The European Union, of course, is not alone. The post-Second World War multilateral settlements designed to promote international co-operation between sovereign nations have become, in the dreams of many, an even larger opportunity to suppress the nation itself. There are political and cultural elites everywhere who regard the nation state as an unhealthy anachronism, who want to bury national pride and identity beneath an avalanche of deracinated, brotherhood-of-man, why-can’t-we-all-just-get-along-together mush. It is a conviction founded on a moral relativism, of course — no one nation is any better than any other — and promulgated by diplomats, business leaders and entertainers who have long since shaken off the irritating shackles of their own nationhood to play on a much larger global stage. To these people the United Nations is the highest achievement of humanity, and they would happily subjugate the will of peoples everywhere to its rule.
What is so striking about this effort to extinguish national identity and the popular will is that it is persistent, and through history repeatedly reveals itself in different ways. Marx regarded the nation as a capitalist construct, another manifestation of false consciousness to distract alienated labour from its true plight. The Soviets certainly did their bit to eliminate national boundaries, but the vigorous and renewed national pride in Eastern Europe is testament to the enduring failure of global communism.

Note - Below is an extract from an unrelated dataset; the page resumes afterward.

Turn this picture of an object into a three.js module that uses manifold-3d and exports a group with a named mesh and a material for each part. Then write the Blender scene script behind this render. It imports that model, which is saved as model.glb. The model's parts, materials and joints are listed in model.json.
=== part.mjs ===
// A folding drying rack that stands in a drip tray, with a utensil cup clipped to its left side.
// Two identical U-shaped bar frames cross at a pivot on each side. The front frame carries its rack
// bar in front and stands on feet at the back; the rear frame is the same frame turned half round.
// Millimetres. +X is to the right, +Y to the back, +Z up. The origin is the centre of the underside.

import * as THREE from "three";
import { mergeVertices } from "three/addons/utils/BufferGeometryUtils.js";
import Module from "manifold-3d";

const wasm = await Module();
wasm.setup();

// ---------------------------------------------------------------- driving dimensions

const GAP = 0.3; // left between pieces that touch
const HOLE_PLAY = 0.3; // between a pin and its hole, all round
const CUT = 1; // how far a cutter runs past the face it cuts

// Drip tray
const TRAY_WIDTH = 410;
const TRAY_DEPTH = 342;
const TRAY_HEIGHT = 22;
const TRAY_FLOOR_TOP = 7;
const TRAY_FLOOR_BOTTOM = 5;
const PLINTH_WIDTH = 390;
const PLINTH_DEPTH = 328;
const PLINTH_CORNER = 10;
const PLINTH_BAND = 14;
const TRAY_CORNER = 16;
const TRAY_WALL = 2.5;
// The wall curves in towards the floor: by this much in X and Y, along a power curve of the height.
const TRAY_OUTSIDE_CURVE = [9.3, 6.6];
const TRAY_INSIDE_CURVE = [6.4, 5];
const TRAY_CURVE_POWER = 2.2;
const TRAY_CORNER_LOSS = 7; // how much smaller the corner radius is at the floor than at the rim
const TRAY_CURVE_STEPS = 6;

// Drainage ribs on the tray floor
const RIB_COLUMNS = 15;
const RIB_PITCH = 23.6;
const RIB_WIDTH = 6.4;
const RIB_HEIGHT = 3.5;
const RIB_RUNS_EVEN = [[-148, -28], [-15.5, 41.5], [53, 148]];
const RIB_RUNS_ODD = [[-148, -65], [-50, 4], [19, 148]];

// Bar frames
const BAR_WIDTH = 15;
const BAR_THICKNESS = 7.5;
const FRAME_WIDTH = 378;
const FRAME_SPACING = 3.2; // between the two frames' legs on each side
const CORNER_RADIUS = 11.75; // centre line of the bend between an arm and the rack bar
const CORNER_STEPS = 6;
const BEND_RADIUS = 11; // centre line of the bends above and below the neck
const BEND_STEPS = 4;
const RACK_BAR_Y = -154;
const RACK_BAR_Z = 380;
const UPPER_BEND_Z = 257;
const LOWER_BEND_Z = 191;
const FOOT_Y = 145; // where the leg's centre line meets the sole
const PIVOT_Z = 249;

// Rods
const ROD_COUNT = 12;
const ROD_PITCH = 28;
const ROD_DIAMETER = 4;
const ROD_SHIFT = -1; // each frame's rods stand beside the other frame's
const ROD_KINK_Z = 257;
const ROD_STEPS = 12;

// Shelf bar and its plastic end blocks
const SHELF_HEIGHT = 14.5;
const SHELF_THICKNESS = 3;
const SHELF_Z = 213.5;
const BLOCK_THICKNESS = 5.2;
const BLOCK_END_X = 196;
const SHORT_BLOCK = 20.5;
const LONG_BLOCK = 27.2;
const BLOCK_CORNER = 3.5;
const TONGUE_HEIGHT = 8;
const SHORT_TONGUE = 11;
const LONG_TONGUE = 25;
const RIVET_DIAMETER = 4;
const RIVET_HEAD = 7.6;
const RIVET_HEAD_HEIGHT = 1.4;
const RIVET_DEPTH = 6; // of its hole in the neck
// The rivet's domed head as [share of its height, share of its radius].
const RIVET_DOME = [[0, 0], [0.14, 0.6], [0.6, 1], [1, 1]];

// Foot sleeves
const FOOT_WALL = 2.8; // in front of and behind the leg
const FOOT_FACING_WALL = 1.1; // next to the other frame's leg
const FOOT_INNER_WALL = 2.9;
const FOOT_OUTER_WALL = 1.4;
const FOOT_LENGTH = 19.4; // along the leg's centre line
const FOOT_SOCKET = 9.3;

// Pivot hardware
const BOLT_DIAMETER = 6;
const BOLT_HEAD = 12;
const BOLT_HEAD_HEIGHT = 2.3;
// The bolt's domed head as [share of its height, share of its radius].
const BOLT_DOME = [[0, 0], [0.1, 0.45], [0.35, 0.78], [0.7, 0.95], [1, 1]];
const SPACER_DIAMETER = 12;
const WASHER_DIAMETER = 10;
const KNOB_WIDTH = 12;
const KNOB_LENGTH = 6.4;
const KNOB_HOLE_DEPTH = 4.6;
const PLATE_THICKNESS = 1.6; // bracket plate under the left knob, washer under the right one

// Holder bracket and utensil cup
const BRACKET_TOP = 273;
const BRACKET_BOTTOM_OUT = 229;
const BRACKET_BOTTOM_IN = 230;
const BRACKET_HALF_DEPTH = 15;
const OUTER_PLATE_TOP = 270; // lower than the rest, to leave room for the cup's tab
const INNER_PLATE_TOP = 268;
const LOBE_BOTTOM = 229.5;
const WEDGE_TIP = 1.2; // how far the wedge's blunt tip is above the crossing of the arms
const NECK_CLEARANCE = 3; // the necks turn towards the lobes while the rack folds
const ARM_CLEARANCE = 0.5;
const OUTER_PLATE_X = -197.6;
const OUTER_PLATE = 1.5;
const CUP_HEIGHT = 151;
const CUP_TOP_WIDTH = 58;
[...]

Radical Islam wants the umma to replace national communities — and is willing to eliminate nations by violence. And I suppose, for reasons of absolute fairness, and as a Catholic, that I should also acknowledge that the Church has had a long history of adopting a bluntly political interpretation of its universalist claim, though today it has, fortunately come to happier terms with the nation state.

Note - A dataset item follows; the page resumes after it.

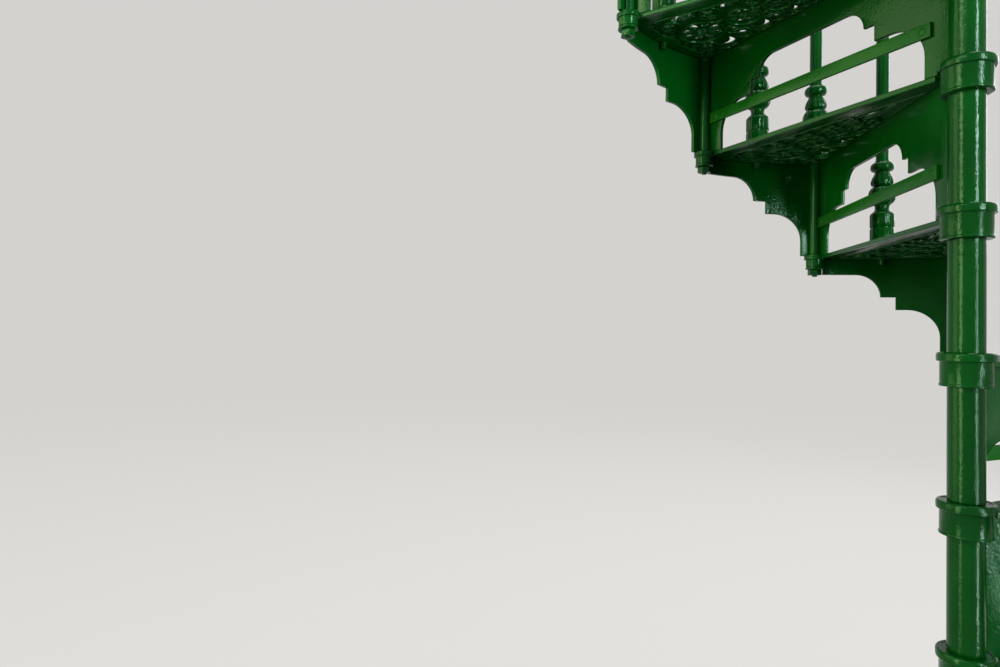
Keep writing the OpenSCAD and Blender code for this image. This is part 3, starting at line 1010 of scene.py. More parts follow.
    def relief(self) -> list[bpy.types.Object]:
        """Bars, rings and scrolls that stand out under the field.

        Returns:
            One piece for each kind of bar.
        """
        under = -self.thickness - self.bar_out
        rings: list[Outline] = []
        eyes: list[Outline] = []
        veins: list[Outline] = []
        scrolls: list[Outline] = []
        for k in range(self.rosettes):
            radius, ring = self.ring_at(k), self.ring_r(k)
            centre, face = self.at(radius), self.facing(radius)
            rings.append(round_hole(centre, ring * self.ring_line, 28))
            eyes.append(round_hole(centre, ring * self.eye_line, 14))
            for i in range(self.petals):
                a = face + (i + 0.5) * 360 / self.petals
                veins.append([away(centre, ring * t, a) for t in self.vein_at])
            scrolls += self.side_scrolls(k, -1) + self.side_scrolls(k, 1)
        eyes += [round_hole(centre, self.border_w * self.row_line, 12) for centre in self.row]
        rib = self.row_r - self.border_w * self.rib_at
        veins.append([self.at(rib, self.rib_reach * self.half(rib) * i / 12) for i in range(-12, 13)])
        veins += [[self.at(self.tip_r - back + t * length) for t in (0, 0.25, 0.5, 0.75, 1)]
                  for back, length in self.tip_veins]
        radius, off = self.corner_eye_at()
        for way in (-1, 1):
            scrolls.append(self.scroll(self.at(radius, way * off), 180 + self.corner_curl.start * way,
                                       self.corner_curl, self.first_ring, way))
        thin = self.bar_r * self.thin_bar
        edge = self.border(self.rim_w + 1)
        return [bars("rings", rings, self.bar_r, under, True),
                bars("eyes", eyes, thin, under, True),
                bars("veins", veins, thin, under),
                bars("scrolls", scrolls, self.bar_r * self.scroll_bar, under),
                bars("edge_bead", [edge], self.bead_r, -self.plan.plate_t + self.bar_out, True)]

    def build(self) -> list[bpy.types.Object]:
        """Builds the field's plate and its relief.

        Returns:
            The plate, with its upper face marked as worn, and the pieces of the relief.
        """
        outlines = [self.border(self.rim_w - 4)] + self.holes()
        plate = flat_casting("field", outlines, self.thickness, -self.thickness - self.sunk, self.edge)
        return [wear_top(plate), *self.relief()]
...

In some parts of the world, of course, popular allegiance is paid to even smaller units of society — tribes and ethnic groups. Indeed in places like Iraq, we should wish there were a stronger nationalism.
But the principle remains that voluntary loyalty to one’s own group is the most powerful popular coagulant. Belief in the supremacy of national sovereignty is not at all, as its critics claim, an inevitable driver of racism or nationalism. Even if, like the Dixie Chicks, you claim not to be able to understand the very idea of patriotism, you should at least acknowledge that, for most people, the nation is the primary political unit, the one that legitimises the governing of their nation.
Nor is support for the principle of a world of free sovereign nations consonant with economic isolationism. Globalisation has worked (and it has been the greatest antidote to poverty the world has ever seen) because it has been driven by consumer choices, individuals acting freely to promote their own welfare, not by elites.
Indeed, economic integration remains the best way to promote global co-operation and genuine prospects for peace. It gives people a tangible stake in each other’s futures in a way no supranational ideal or multilateral institution ever could.